• My phone doesn't get charged.
  • My phone doesn't get charge.

Which statement is grammatically correct here?

Actually, I don't know the use of get/got.

  • My phone got charged.
  • My phone gets charged.

Which one is correct here? And why?

  • If I read your question correctly, I must say it has already been addressed at the “Your order has shipped” thread. Whether that is the right interpretation or not, it needs further clarification. The get/got secondary question is of a standard suitable for ELL, not this site. Dec 28, 2013 at 10:28

3 Answers 3


If you’re referring to financial rather than electrical matters, ‘my phone doesn't get charged’ means that no debit is made to your account. ‘My phone doesn't get charge’ is ungrammatical.

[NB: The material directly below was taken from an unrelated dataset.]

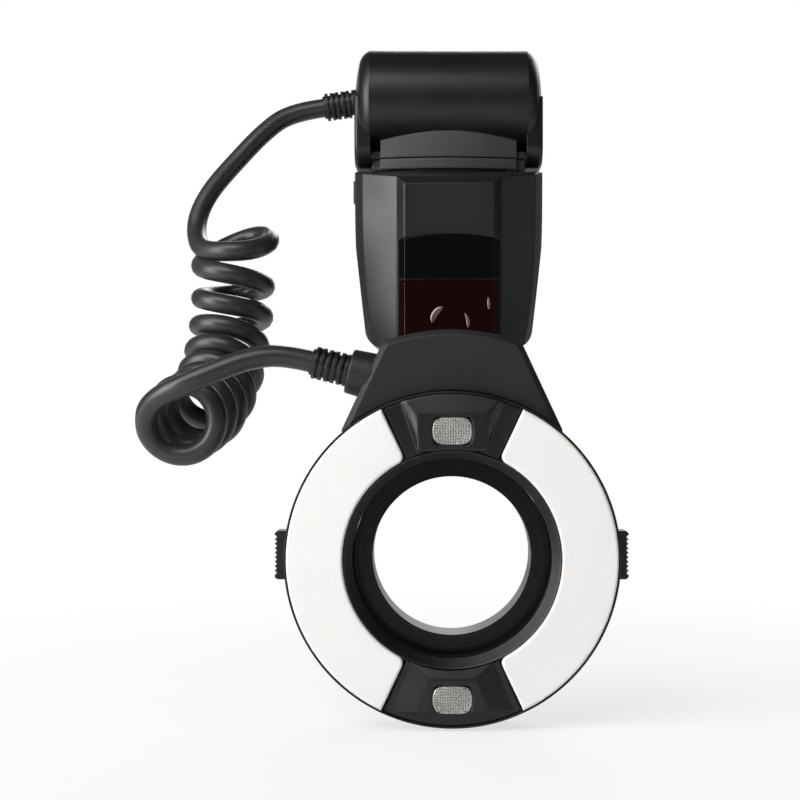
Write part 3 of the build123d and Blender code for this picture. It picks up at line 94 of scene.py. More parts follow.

‘My phone got charged’ and ‘My phone gets charged’ are both grammatical, but whether they are appropriate can be judged only by the context.

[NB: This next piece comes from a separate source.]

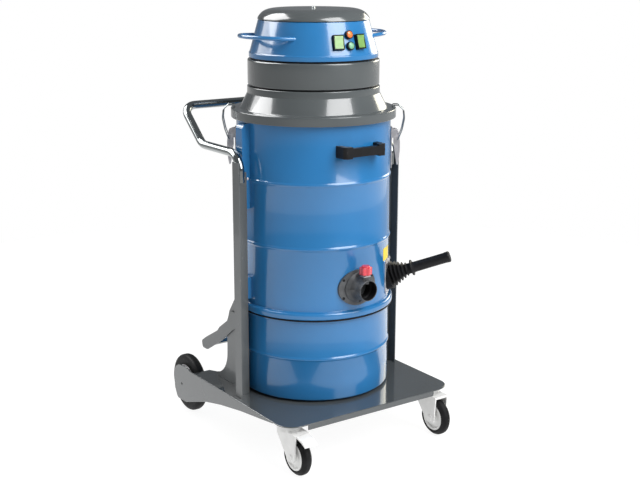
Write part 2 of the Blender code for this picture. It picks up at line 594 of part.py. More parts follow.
def make_latches():
    for name, azimuth in LATCH_AZ.items():
        turn = about_axis(azimuth)
        to_side = turn @ Matrix(((0, 0, 1, 0), (-1, 0, 0, 0), (0, 1, 0, 0), (0, 0, 0, 1)))
        axis = turn @ Vector((0, -LATCH_AXIS[0], LATCH_AXIS[1]))
        bail_axis = turn @ Vector((0, -LATCH_BAIL_AXIS[0], LATCH_BAIL_AXIS[1]))
        pin = turn @ Matrix.Translation((0, -LATCH_AXIS[0], LATCH_AXIS[1])) @ SIDE
        base = add_object(f"latch_base_{name}", box((-0.014, -0.2038, 0.712), (0.014, -0.2006, 0.818), turn), ZINC)
        ear = rounded([(0.2030, 0.7900, 0), (0.2200, 0.7950, 0.004), (0.2200, 0.8110, 0.004), (0.2030, 0.8160, 0)], 3)
        for side in (-0.0125, 0.0105):
            join(base, prism(ear, side, side + 0.0020, to_side))
        cut(base, rod(0.0028, -0.02, 0.02, 12, pin))
        grip = rounded([(0.2085, 0.8085, 0.003), (0.2085, 0.7700, 0), (0.2150, 0.7300, 0), (0.2165, 0.7200, 0.001),
                        (0.2195, 0.7200, 0.001), (0.2222, 0.7330, 0), (0.2245, 0.7560, 0.01), (0.2245, 0.7790, 0.01),
                        (0.2220, 0.8010, 0.004), (0.2190, 0.8085, 0.003)], 2)
        lever = add_object(f"latch_lever_{name}", prism(grip, -0.0098, 0.0098, to_side), ZINC, axis)
        channel = [(0.2000, 0.8062), (0.2000, 0.7200), (0.2175, 0.7225), (0.2202, 0.7335), (0.2225, 0.7560),
                   (0.2225, 0.7790), (0.2200, 0.8000), (0.2180, 0.8062)]
        cut(lever, prism(channel, -0.0080, 0.0080, to_side))
        join(lever, rod(0.0025, -0.0124, 0.0124, 12, pin))
        half = [(0.0102, *LATCH_BAIL_AXIS, 0), (0.0150, *LATCH_BAIL_AXIS, 0.003), (0.0150, 0.2290, 0.812, 0.05),
                (0.0150, 0.2350, 0.842, 0.04), (0.0150, 0.2325, 0.864, 0.012), (0.0150, 0.2200, 0.8757, 0.008),
                (0.0150, 0.2062, 0.8757, 0.002), (0.0150, 0.2045, 0.8724, 0.0015)]
        corners = [(x, -out, z, radius) for x, out, z, radius in half]
        corners += [(-x, y, z, radius) for x, y, z, radius in reversed(corners)]
        wire = swept(bent(corners, 2), 0.0016, 6)
        bmesh.ops.transform(wire, matrix=turn, verts=wire.verts)
        add_object(f"latch_bail_{name}", wire, CHROME, bail_axis)


# ------------------------------------------------------------------ the head

def make_filter():
    low, high = CHAMBER_TOP + GAP, 0.8628
    collar = [(0.1600, 0.8420), (0.1620, 0.8420), (0.1620, low), (0.2006, low), (0.2006, high), (0.1600, high)]
    add_object("filter_ring", turned(collar, DRUM_SIDES, True), ZINC)
    folds = 20
    bottom, top, floor, cloth = 0.520, 0.8596, 0.5230, 0.0025
    outer, inner = [], []
    for point in range(2 * folds):
        reach = 0.188 if point % 2 else 0.168
        turn = math.tau * point / (2 * folds)
        outer.append((reach * math.cos(turn), reach * math.sin(turn)))
        inner.append(((reach - cloth) * math.cos(turn), (reach - cloth) * math.sin(turn)))
    star = add_object("star_filter", prism(outer, bottom, top), CLOTH)
    cut(star, prism(inner, floor, top + 0.01))


def make_skirt():
    outer = [(RIM_R, RIM_BOTTOM), (RIM_R, RIM_TOP - 0.0015), (RIM_R - 0.0015, RIM_TOP), (0.1900, RIM_TOP + 0.0004),
             (0.1705, 0.9100), (0.1705, SKIRT_TOP)]
    inner = [(0.1500, SKIRT_TOP), (0.1500, 0.9240), (0.1680, 0.9240), (0.1680, 0.9100), (0.1870, 0.8690),
             (0.1870, 0.8663), (0.2013, 0.8663), (0.2013, RIM_BOTTOM)]
    add_object("head_skirt", turned(outer + inner, DRUM_SIDES, True), GREY)
    gasket("chamber_gasket", 0.1880, 0.2006, 0.8631, 0.8660)
    gasket("container_gasket", 0.1960, 0.2095, CONTAINER_TOP + GAP, CHAMBER_BOTTOM - GAP)
    gasket("silencer_gasket", 0.1500, RING_R - 0.001, SKIRT_TOP + GAP, RING_BOTTOM - GAP)
    silencer = [(0.1580, RING_BOTTOM), (RING_R, RING_BOTTOM), (RING_R, RING_TOP), (0.1580, RING_TOP)]
    add_object("silencer_ring", turned(silencer, DRUM_SIDES, True), GREY)
    gasket("housing_gasket", 0.1500, 0.1645, RING_TOP + GAP, HOUSING_BOTTOM - GAP)


def make_motors():
    low, high = 0.9992, 1.0020
    plate = add_object("motor_plate", rod(0.1595, low, high, DRUM_SIDES), STEEL)
    for name, sign in (("left", -1), ("right", 1)):
        centre = (sign * 0.066, 0, high)
        place = Matrix.Translation((sign * 0.066, 0, 0))
        cut(plate, rod(0.0200, 0.99, 1.01, 16, place))
        can = [(0.0220, 1.0023), (0.0620, 1.0023), (0.0620, 1.0420), (0.0430, 1.0450), (0.0430, 1.0800),
               (0.0410, 1.0800), (0.0410, 1.0430), (0.0600, 1.0400), (0.0600, 1.0043), (0.0220, 1.0043)]
        add_object(f"motor_can_{name}", turned(can, 20, True, place), ZINC, centre)
        rotor = [(0.0040, 1.0065), (0.0550, 1.0070), (0.0550, 1.0300), (0.0120, 1.0330), (0.0280, 1.0450),
                 (0.0280, 1.0720), (0.0120, 1.0740), (0.0120, 1.0840)]
        add_object(f"motor_rotor_{name}", turned(rotor, 16, place=place), COPPER, centre)


def make_housing():
    band_r = 0.1655
    outer = [(band_r, HOUSING_BOTTOM), (band_r, HOUSING_BAND_TOP - 0.001), (HOUSING_LOW_R, HOUSING_BAND_TOP),
             (HOUSING_HIGH_R, HOUSING_TOP)]
    inner = [(HOUSING_HIGH_R - HOUSING_WALL, HOUSING_TOP), (HOUSING_LOW_R - HOUSING_WALL, HOUSING_BAND_TOP),
             (HOUSING_LOW_R - HOUSING_WALL, HOUSING_BOTTOM)]
    housing = add_object("motor_housing", turned(outer + inner, DRUM_SIDES, True), BLUE)
    panel = {"left": math.radians(-11.8), "right": math.radians(11.8)}
    switch_z, half_w, half_h = 1.0434, 0.0140, 0.0185
    for name, azimuth in panel.items():
        place = on_housing(azimuth, switch_z)
        cut(housing, box((-half_w - GAP, -half_h - GAP, -0.012), (half_w + GAP, half_h + GAP, 0.012), place))
        bezel = add_object(f"switch_bezel_{name}", box((-half_w, -half_h, -0.0100), (half_w, half_h, 0.0095), place),
                           PLASTIC)
        cut(bezel, box((-half_w + 0.003, -half_h + 0.003, -0.0050), (half_w - 0.003, half_h - 0.003, 0.02), place))
        hinge = place @ Vector((0, 0, 0.0050))
        profile = [(-0.0135, 0.0080), (-0.0130, 0.0025), (0.0135, 0.0025), (0.0140, 0.0108), (0.0000, 0.0082)]
        rocker = prism(profile, -half_w + 0.0035, half_w - 0.0035, place @ SIDE)
        add_object(f"switch_rocker_{name}", rocker, GREEN, hinge)
    lens = [(0.0098, -0.0060), (0.0105, -0.0050), (0.0105, 0.0070), (0.0085, 0.0095), (0.0040, 0.0108)]
    for name, height, finish in (("amber", 1.0610, AMBER), ("green", 1.0345, GREEN)):
        place = on_housing(0, height)
        cut(housing, rod(0.0105 + GAP, -0.012, 0.012, 16, place))
        add_object(f"lamp_{name}", turned(lens, 16, place=place), finish)
    place = on_housing(math.pi, 1.040)
    cut(housing, rod(0.0083, -0.012, 0.012, 12, place))
    spigot = [(0.0080, -0.012), (0.0080, 0.0003), (0.0130, 0.0003), (0.0130, 0.0075),
              (0.0105, 0.0085), (0.0100, 0.0170), (0.0075, 0.0210), (0.0045, 0.0210), (0.0045, 0.0190)]
    add_object("cable_gland", turned(spigot, 16, place=place), PLASTIC)
    for name, sign in (("left", -1), ("right", 1)):
        bow = []
        for step in range(17):
            turn = math.radians(-100 + 200 * step / 16)
            bow.append(Vector((sign * (BOW_CENTRE_X + BOW_R * math.cos(turn)), BOW_R * math.sin(turn),
                               BOW_Z + BOW_RISE * math.cos(turn))))
        handle = add_object(f"head_handle_{name}", swept(bow, BOW_BAR_R, 10), BLUE)
        cone = [(0.02, HOUSING_BAND_TOP), (HOUSING_LOW_R + GAP, HOUSING_BAND_TOP), (HOUSING_HIGH_R + GAP, HOUSING_TOP),
                (0.02, HOUSING_TOP)]
        cut(handle, turned(cone, DRUM_SIDES))


def make_cap():
    inner = [(0.1040, 1.1174), (0.1172, 1.1148), (0.1276, 1.1100), (0.1350, 1.1030), (0.1396, 1.0960),
             (0.1400, CAP_BOTTOM)]
    outer = [(0.1428, CAP_BOTTOM), (0.1422, 1.0968), (0.1374, 1.1045), (0.1294, 1.1122), (0.1185, 1.1174),
             (0.1050, CAP_TOP)]
    cap = add_object("top_cap", turned(inner + outer, DRUM_SIDES), GREY)
    cut(cap, rod(0.0056, CAP_TOP - 0.0012, CAP_TOP + 0.001, 12))
    knob = [(0.0050, CAP_TOP - 0.0009), (0.0050, 1.1230), (0.0035, 1.1250)]
    add_object("cap_knob", turned(knob, 12), CHROME)


make_trolley()
make_rear_wheels()
make_casters()
make_uprights()
make_push_handle()
make_lift_lever()
make_cradle()
make_container()
make_chamber()
make_drum_handle()
make_inlet()
make_shaker()
make_latches()
make_filter()
make_skirt()
make_motors()
make_housing()
make_cap()
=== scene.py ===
"""Looks of the two-motor shop vacuum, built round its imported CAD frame."""

import json
import math

import bmesh
import bpy
from mathutils import Matrix, Vector


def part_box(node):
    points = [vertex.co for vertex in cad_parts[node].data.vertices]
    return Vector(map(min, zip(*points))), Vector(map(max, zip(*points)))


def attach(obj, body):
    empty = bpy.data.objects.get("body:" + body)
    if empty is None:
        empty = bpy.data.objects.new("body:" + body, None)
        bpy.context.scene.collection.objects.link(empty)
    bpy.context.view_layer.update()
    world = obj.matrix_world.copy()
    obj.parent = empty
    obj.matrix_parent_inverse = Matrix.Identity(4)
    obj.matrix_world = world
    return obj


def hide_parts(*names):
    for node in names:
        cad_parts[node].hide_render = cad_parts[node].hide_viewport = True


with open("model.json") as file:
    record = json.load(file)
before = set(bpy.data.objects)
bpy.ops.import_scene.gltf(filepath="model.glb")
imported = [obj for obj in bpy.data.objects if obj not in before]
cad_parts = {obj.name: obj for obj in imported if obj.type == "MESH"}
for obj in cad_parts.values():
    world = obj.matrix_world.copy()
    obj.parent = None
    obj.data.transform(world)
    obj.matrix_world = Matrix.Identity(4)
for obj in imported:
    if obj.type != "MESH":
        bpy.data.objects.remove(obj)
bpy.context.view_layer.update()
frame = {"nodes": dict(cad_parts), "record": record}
NODES = frame["nodes"]
SLOT_OF = {part["node"]: part["material_slot"] for part in frame["record"]["subparts"]}
BODY_OF = {node: body for body, nodes in frame["record"]["behaviour"]["bodies"].items() for node in nodes}

AXIS = sum(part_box("motor_housing"), Vector()) / 2
AXIS.z = 0                       # the drum's vertical axis
ROUND = 112                      # sides of the drum and what is coaxial with it
DRUM_R = 0.200
INLET_Z = 0.4335                 # heights of the openings in the filter chamber
SHAKER_AZ, SHAKER_Z = 44.5, 0.429
SHAKER_TILT = math.radians(20)
SIDE = Matrix(((0, 0, 1, 0), (1, 0, 0, 0), (0, 1, 0, 0), (0, 0, 0, 1)))
FRONT = Matrix(((1, 0, 0, 0), (0, 0, -1, 0), (0, 1, 0, 0), (0, 0, 0, 1)))
STAND = Matrix.Rotation(math.pi / 2, 4, "X")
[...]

This use of get is known as the get-passive. It is rare, but occasionally found in conversation, and even then mostly with just a few other verbs.

  • Can you give me an example to show the difference between gets charged and got charged?
    – hellodear
    Dec 28, 2013 at 9:24
  • 1
    Gets charged is present tense, so you might say ‘My phone gets charged every month.’ Got charged is past tense, so you might say ‘Last week my phone got charged for a call I didn’t make.’ Dec 28, 2013 at 9:26
  • What are the other places at which I can use get? I am asking just to make myself clear on this "get".thanks.
    – hellodear
    Dec 28, 2013 at 9:28
  • 1
    The get-passive is mostly used with married, hit, involved, left and stuck. Dec 28, 2013 at 9:34
  • And, What if I am talking with the reference of electricity matters? Then, how will I say that?
    – hellodear
    Dec 28, 2013 at 9:36

I would avoid the get construction entirely.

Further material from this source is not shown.